### REQUIRED WORK
Output the data that follows exactly, line for line.

^^^^

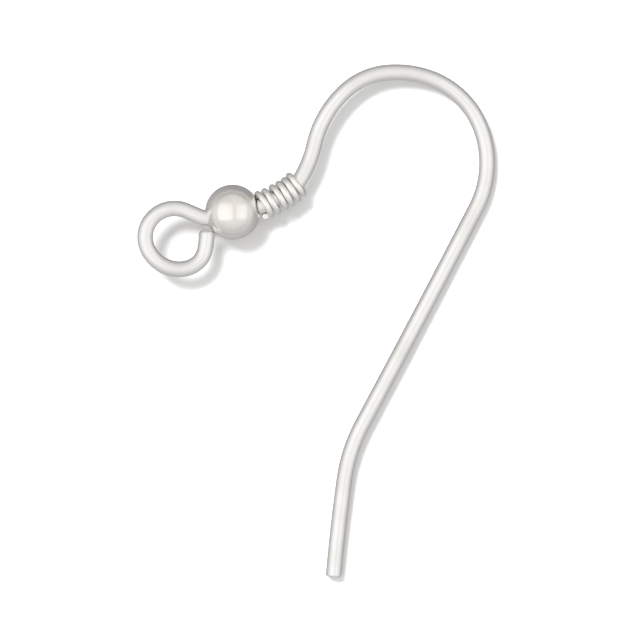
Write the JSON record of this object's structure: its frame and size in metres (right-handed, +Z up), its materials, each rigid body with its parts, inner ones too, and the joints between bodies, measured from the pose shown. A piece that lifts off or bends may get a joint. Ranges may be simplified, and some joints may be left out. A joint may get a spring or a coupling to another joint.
{
  "type": "fish hook ear wire",
  "caption": "Ear wire bent from one round silver wire, with an open eye, a hollow ball bead and a tightly wrapped wire coil below a tall arch, lying on its side.",
  "frame": {"origin": "on the surface that the ear wire lies on, under the middle of its bounding box", "axes": "+Z up from that surface, +Y along the hook's height from its tail up to its arch, +X from the eye side across to the back leg"},
  "size_m": [0.0162, 0.0234, 0.0025],
  "materials": {
    "drawn_silver_wire": "bright drawn sterling silver wire",
    "polished_silver_bead": "polished sterling silver",
    "fine_silver_wire": "bright thin silver wrapping wire"
  },
  "bodies": {
    "root": {"ear_hook": "drawn_silver_wire", "bead": "polished_silver_bead", "coil": "fine_silver_wire"}
  },
  "joints": []
}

^^^^

### WRITTEN SOLUTION
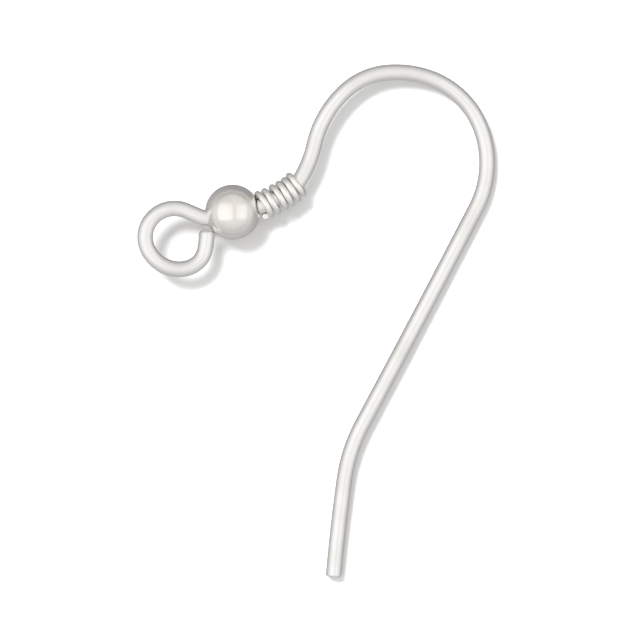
Write the JSON record of this object's structure: its frame and size in metres (right-handed, +Z up), its materials, each rigid body with its parts, inner ones too, and the joints between bodies, measured from the pose shown. A piece that lifts off or bends may get a joint. Ranges may be simplified, and some joints may be left out. A joint may get a spring or a coupling to another joint.
{
  "type": "fish hook ear wire",
  "caption": "Ear wire bent from one round silver wire, with an open eye, a hollow ball bead and a tightly wrapped wire coil below a tall arch, lying on its side.",
  "frame": {"origin": "on the surface that the ear wire lies on, under the middle of its bounding box", "axes": "+Z up from that surface, +Y along the hook's height from its tail up to its arch, +X from the eye side across to the back leg"},
  "size_m": [0.0162, 0.0234, 0.0025],
  "materials": {
    "drawn_silver_wire": "bright drawn sterling silver wire",
    "polished_silver_bead": "polished sterling silver",
    "fine_silver_wire": "bright thin silver wrapping wire"
  },
  "bodies": {
    "root": {"ear_hook": "drawn_silver_wire", "bead": "polished_silver_bead", "coil": "fine_silver_wire"}
  },
  "joints": []
}